§ **Work to do**
Copy each line in the data that includes the word "from".

§ **Data for the task**
* * *
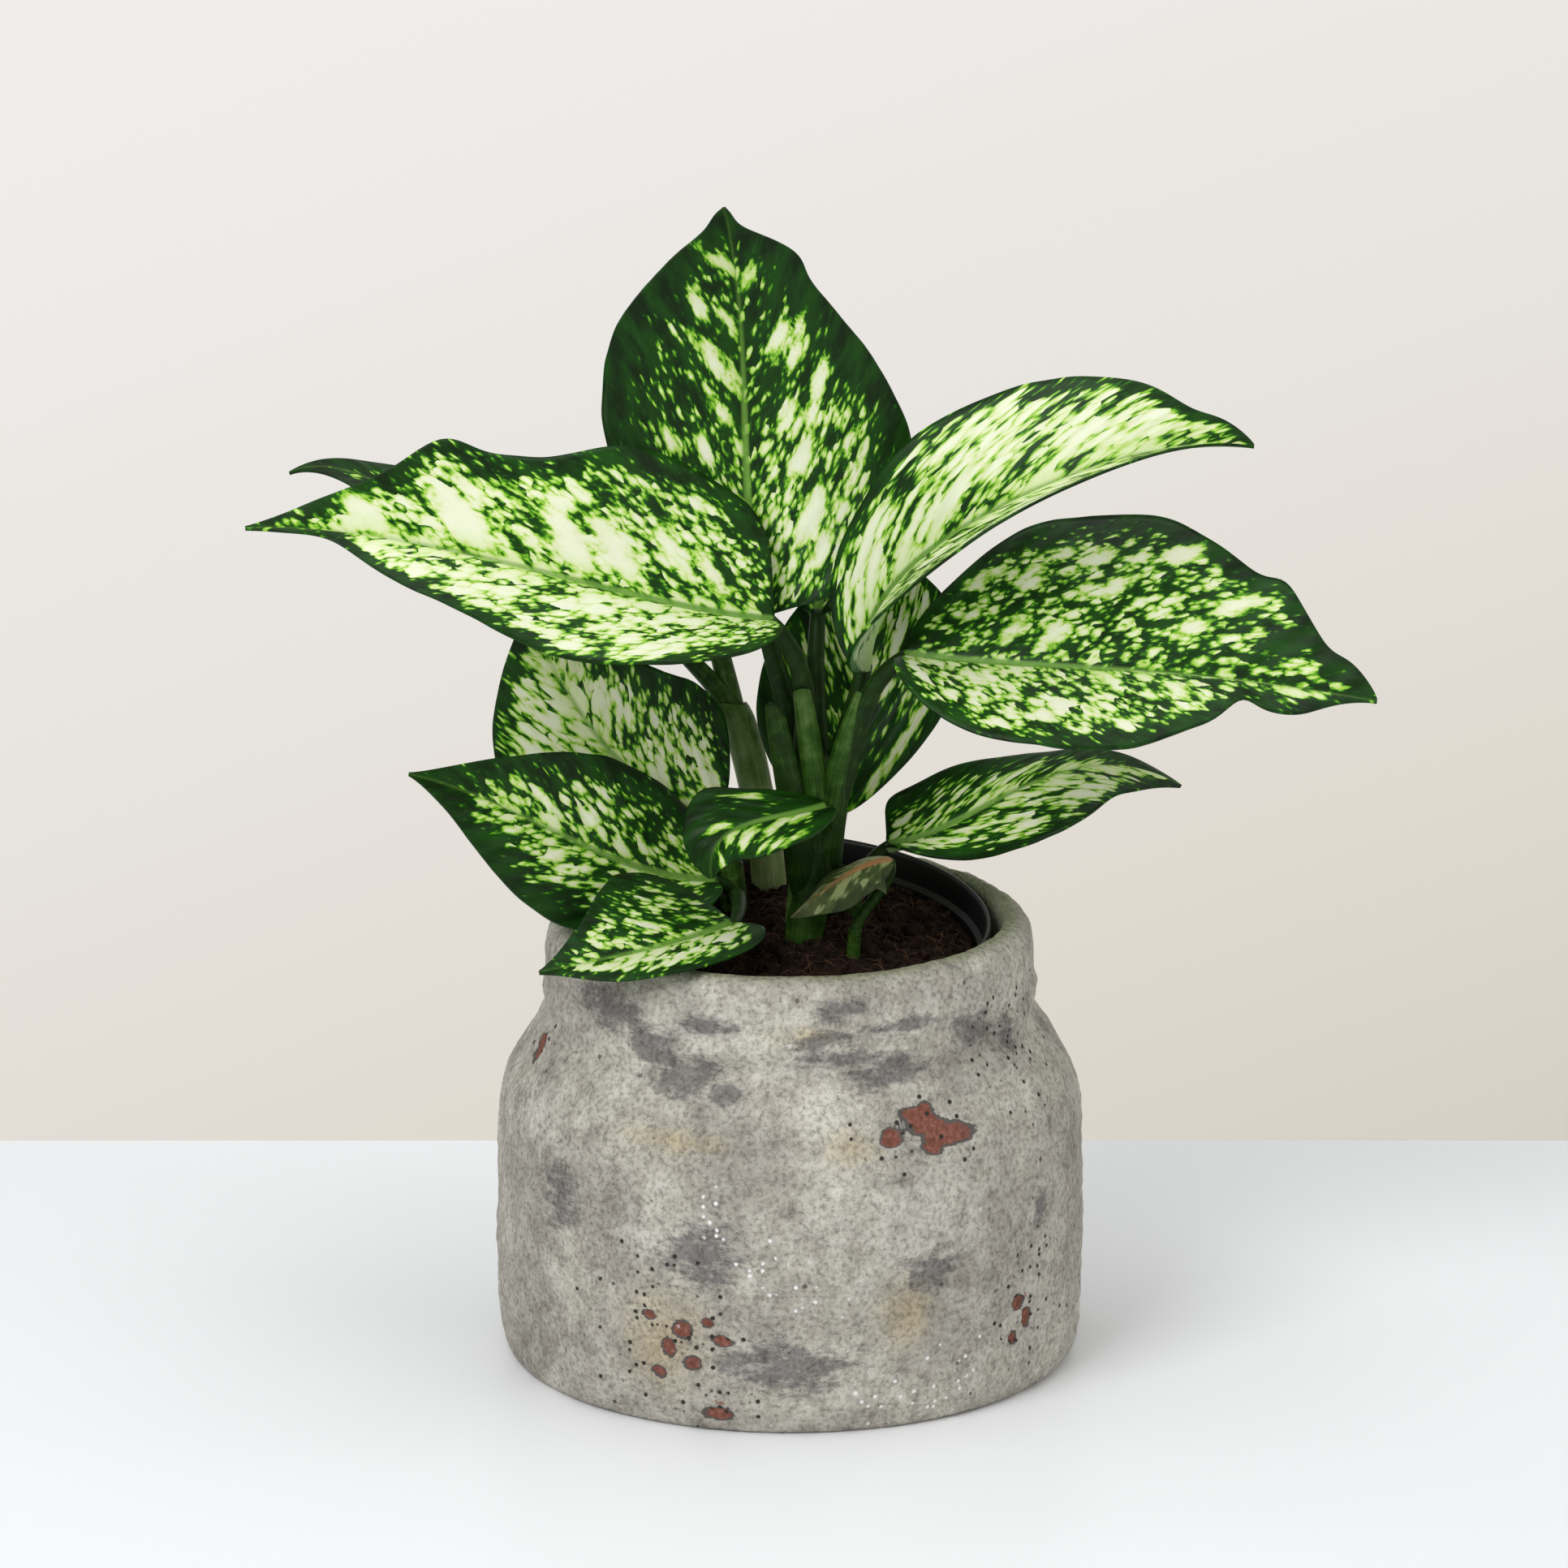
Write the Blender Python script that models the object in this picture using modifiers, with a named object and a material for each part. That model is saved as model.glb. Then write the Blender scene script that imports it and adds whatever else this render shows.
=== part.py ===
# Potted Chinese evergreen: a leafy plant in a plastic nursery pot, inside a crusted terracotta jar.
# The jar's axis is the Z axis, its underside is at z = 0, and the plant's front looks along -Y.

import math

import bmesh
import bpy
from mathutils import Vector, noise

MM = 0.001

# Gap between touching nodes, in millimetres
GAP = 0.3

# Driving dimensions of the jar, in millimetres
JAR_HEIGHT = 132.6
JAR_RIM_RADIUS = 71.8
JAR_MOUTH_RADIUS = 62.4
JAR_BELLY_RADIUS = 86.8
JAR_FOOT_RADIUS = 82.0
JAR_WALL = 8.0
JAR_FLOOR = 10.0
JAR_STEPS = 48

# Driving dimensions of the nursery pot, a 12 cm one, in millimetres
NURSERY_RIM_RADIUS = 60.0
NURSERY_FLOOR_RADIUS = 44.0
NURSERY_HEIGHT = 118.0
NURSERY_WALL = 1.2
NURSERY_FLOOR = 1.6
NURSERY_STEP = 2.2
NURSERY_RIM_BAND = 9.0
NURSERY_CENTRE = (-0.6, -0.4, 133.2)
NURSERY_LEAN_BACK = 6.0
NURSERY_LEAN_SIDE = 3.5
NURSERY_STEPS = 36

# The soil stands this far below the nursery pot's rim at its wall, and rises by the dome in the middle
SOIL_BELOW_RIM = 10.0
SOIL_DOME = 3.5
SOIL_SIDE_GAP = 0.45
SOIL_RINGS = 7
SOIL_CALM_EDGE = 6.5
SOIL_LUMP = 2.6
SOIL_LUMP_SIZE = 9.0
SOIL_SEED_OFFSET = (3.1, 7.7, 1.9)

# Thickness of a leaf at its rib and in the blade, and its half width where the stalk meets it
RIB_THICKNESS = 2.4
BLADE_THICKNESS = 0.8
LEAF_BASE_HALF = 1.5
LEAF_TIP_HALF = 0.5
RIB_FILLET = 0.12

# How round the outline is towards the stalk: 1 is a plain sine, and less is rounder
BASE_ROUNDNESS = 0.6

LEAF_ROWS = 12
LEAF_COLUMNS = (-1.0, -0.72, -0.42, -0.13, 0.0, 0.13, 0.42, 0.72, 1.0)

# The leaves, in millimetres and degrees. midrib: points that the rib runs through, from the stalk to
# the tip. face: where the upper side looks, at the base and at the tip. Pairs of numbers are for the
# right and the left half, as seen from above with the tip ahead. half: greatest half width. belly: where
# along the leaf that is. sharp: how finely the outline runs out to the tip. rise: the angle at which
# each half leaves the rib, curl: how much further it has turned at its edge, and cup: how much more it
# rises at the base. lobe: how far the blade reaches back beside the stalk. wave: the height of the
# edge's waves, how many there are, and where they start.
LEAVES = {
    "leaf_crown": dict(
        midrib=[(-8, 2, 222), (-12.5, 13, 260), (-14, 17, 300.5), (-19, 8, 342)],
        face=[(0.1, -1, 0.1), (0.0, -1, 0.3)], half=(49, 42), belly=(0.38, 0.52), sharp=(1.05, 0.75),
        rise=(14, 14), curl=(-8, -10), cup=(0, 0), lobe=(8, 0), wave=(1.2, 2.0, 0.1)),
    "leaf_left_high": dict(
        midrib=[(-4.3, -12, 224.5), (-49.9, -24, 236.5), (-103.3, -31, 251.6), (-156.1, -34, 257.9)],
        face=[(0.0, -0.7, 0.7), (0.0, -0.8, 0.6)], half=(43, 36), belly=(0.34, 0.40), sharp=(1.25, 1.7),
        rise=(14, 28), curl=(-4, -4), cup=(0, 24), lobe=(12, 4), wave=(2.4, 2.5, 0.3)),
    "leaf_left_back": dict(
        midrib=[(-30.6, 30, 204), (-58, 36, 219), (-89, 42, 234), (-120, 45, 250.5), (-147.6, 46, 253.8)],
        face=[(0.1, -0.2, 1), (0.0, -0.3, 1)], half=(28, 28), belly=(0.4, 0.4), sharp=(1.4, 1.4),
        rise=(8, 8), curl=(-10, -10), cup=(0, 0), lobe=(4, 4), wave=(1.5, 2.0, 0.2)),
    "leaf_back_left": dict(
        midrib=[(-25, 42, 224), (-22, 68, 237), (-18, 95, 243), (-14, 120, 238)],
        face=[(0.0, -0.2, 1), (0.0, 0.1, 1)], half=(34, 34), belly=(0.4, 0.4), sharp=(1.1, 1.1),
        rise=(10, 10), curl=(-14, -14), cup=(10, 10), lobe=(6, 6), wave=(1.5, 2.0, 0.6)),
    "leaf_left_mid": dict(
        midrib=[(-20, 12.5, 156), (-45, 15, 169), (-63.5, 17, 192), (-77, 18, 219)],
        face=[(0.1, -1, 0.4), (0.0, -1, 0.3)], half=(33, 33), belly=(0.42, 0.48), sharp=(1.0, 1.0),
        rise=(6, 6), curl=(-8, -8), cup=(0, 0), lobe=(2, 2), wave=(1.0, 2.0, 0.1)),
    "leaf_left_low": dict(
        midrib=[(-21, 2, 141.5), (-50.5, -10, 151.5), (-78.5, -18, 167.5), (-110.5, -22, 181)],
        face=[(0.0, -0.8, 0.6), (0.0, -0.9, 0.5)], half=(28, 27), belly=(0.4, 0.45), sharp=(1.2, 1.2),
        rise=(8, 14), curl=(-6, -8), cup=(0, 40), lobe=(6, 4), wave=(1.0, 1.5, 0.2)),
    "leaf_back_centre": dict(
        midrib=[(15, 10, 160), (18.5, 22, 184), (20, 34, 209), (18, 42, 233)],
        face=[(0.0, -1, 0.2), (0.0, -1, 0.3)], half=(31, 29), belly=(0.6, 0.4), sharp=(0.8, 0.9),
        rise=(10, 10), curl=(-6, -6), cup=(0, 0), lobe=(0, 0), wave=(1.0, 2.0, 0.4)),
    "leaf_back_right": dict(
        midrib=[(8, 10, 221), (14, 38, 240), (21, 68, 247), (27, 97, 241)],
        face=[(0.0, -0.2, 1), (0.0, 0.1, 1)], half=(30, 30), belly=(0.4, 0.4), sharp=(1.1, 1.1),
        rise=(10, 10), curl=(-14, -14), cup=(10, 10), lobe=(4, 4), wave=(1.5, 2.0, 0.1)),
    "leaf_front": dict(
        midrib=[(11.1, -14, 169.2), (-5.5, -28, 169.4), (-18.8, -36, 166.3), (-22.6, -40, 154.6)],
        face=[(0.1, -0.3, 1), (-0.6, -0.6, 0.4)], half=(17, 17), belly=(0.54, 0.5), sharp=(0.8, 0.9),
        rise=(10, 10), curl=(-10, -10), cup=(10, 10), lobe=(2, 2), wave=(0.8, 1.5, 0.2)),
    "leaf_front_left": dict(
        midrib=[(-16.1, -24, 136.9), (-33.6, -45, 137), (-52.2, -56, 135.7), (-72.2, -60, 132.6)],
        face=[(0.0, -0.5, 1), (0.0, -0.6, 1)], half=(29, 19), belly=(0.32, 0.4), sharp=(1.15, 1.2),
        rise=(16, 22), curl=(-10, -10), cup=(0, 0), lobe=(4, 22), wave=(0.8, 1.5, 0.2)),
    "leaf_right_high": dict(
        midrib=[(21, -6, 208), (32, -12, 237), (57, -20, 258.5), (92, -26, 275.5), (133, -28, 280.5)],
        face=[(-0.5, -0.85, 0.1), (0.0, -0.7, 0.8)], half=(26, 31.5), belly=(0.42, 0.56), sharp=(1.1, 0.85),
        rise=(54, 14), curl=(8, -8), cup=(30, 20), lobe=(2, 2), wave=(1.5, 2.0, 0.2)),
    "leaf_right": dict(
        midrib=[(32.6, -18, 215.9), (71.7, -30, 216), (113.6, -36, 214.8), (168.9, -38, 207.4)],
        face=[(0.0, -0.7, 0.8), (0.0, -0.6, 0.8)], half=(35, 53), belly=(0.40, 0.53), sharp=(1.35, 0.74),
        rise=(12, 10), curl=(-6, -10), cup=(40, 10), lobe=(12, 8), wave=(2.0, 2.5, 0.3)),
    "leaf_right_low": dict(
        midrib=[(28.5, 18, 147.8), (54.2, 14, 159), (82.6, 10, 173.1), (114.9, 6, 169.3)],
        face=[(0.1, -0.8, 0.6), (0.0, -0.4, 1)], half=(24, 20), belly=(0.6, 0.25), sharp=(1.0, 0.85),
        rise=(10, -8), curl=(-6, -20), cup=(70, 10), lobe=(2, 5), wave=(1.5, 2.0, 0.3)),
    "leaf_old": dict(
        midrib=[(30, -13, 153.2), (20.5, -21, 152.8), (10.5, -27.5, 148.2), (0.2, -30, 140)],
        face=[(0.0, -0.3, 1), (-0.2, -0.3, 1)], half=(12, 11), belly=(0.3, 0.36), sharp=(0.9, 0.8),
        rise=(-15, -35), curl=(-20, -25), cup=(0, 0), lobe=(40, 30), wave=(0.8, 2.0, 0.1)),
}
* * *
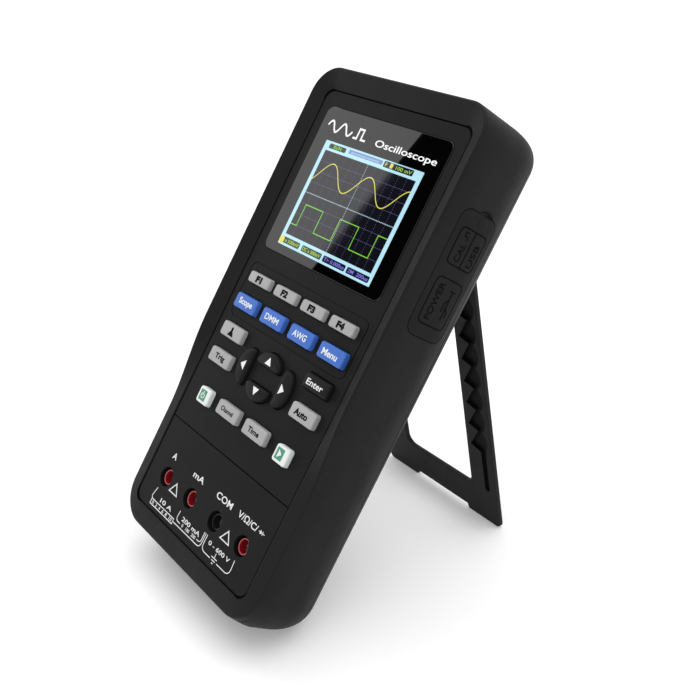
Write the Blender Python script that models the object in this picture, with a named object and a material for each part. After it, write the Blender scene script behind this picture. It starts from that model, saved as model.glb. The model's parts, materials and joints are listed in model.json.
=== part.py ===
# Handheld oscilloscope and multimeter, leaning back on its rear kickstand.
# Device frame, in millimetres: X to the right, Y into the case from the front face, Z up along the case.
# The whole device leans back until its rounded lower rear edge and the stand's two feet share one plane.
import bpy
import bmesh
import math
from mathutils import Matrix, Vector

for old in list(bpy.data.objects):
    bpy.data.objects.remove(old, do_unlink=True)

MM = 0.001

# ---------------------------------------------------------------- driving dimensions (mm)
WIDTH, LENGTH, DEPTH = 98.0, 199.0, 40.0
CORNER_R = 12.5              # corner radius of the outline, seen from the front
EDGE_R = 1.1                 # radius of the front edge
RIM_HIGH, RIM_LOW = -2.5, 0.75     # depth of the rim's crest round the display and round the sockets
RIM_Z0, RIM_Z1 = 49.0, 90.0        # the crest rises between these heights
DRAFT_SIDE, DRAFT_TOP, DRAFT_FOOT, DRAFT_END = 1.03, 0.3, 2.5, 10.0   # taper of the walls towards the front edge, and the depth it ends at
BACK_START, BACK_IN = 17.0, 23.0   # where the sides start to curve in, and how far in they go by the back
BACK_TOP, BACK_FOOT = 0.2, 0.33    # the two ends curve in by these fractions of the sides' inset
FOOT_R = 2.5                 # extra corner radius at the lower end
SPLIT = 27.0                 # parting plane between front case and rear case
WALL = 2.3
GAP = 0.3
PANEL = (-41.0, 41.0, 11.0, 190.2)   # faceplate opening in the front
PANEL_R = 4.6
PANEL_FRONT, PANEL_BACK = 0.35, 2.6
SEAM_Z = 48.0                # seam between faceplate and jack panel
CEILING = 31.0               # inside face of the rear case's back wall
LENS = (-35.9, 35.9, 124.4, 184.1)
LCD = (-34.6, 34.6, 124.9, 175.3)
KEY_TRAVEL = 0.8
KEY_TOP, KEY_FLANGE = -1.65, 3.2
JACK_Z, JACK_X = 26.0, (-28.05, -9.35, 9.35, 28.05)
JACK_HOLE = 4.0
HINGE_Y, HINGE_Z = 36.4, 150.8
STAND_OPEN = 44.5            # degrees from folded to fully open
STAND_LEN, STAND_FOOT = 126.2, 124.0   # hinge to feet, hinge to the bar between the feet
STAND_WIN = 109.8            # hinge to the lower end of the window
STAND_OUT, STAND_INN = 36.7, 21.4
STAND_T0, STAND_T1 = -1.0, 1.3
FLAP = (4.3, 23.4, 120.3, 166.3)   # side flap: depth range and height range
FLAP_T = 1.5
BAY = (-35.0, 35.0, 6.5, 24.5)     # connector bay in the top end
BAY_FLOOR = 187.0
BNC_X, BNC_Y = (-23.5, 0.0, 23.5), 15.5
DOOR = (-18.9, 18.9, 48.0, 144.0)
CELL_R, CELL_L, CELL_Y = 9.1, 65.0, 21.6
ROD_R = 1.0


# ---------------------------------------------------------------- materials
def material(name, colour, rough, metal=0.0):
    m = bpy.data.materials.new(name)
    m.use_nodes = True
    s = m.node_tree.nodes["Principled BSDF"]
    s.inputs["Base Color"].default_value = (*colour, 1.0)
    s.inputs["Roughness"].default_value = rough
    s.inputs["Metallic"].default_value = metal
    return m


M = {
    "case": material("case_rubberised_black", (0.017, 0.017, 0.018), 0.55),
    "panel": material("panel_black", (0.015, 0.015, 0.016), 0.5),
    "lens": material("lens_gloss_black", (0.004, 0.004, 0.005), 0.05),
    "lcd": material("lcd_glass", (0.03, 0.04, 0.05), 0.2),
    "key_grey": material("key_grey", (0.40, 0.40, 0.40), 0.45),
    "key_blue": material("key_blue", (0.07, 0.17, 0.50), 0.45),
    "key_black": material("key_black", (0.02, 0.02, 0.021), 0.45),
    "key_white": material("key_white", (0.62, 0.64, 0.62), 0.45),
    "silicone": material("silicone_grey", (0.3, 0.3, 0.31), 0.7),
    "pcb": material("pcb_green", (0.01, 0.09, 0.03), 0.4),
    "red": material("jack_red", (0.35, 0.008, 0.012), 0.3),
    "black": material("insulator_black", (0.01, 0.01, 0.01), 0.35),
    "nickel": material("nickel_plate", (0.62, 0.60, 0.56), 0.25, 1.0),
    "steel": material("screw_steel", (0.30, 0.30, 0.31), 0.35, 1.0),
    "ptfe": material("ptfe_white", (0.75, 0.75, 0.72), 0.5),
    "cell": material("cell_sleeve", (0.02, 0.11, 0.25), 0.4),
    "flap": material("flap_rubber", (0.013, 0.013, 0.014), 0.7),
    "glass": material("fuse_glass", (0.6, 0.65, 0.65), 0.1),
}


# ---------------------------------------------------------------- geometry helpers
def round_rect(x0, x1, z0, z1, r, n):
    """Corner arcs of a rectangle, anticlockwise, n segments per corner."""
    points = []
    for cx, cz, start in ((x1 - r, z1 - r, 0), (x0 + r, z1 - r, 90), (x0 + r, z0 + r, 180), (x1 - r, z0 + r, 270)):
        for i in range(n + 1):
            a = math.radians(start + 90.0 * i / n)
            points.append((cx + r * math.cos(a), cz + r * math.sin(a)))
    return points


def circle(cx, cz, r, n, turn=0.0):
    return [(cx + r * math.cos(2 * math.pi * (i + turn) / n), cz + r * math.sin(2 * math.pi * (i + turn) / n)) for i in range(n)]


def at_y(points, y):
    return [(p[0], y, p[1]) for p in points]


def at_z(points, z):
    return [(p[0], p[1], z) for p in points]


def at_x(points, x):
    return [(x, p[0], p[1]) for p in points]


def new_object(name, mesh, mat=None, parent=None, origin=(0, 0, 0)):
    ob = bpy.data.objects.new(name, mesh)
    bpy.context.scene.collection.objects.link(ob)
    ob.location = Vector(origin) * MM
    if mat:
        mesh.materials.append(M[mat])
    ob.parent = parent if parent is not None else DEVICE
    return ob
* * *
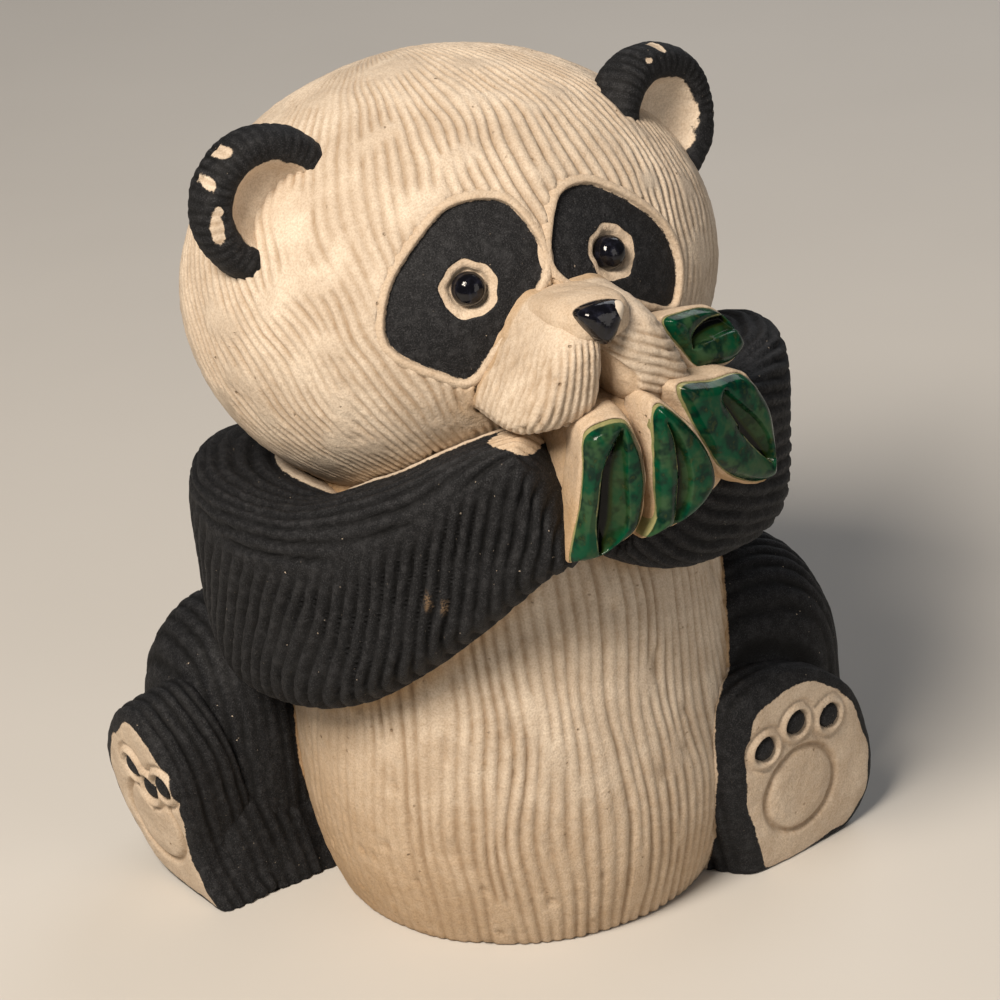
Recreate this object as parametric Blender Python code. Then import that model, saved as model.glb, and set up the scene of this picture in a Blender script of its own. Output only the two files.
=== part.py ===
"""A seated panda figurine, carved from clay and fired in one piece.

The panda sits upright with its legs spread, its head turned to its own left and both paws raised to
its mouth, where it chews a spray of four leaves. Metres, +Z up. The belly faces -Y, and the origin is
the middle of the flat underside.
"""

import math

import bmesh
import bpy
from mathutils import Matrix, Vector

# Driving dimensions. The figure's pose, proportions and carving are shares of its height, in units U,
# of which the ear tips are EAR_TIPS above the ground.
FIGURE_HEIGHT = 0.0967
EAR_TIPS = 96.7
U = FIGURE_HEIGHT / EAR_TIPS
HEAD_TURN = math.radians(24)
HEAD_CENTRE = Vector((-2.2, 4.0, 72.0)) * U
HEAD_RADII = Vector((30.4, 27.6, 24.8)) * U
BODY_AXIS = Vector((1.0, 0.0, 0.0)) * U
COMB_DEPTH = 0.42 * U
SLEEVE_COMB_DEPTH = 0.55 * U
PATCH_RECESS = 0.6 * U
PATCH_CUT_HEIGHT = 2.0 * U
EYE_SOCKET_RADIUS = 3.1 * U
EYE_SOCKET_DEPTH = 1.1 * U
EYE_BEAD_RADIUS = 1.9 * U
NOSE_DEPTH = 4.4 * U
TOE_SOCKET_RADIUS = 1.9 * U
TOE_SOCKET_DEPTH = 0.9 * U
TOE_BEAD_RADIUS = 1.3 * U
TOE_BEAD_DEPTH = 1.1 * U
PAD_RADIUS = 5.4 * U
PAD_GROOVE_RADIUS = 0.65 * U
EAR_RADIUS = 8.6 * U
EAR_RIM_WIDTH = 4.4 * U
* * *
§ **Written reply**
from mathutils import Vector, noise
# The leaves, in millimetres and degrees. midrib: points that the rib runs through, from the stalk to
# right and the left half, as seen from above with the tip ahead. half: greatest half width. belly: where
Write the Blender Python script that models the object in this picture, with a named object and a material for each part. After it, write the Blender scene script behind this picture. It starts from that model, saved as model.glb. The model's parts, materials and joints are listed in model.json.
# Device frame, in millimetres: X to the right, Y into the case from the front face, Z up along the case.
from mathutils import Matrix, Vector
CORNER_R = 12.5              # corner radius of the outline, seen from the front
STAND_OPEN = 44.5            # degrees from folded to fully open
"""A seated panda figurine, carved from clay and fired in one piece.
from mathutils import Matrix, Vector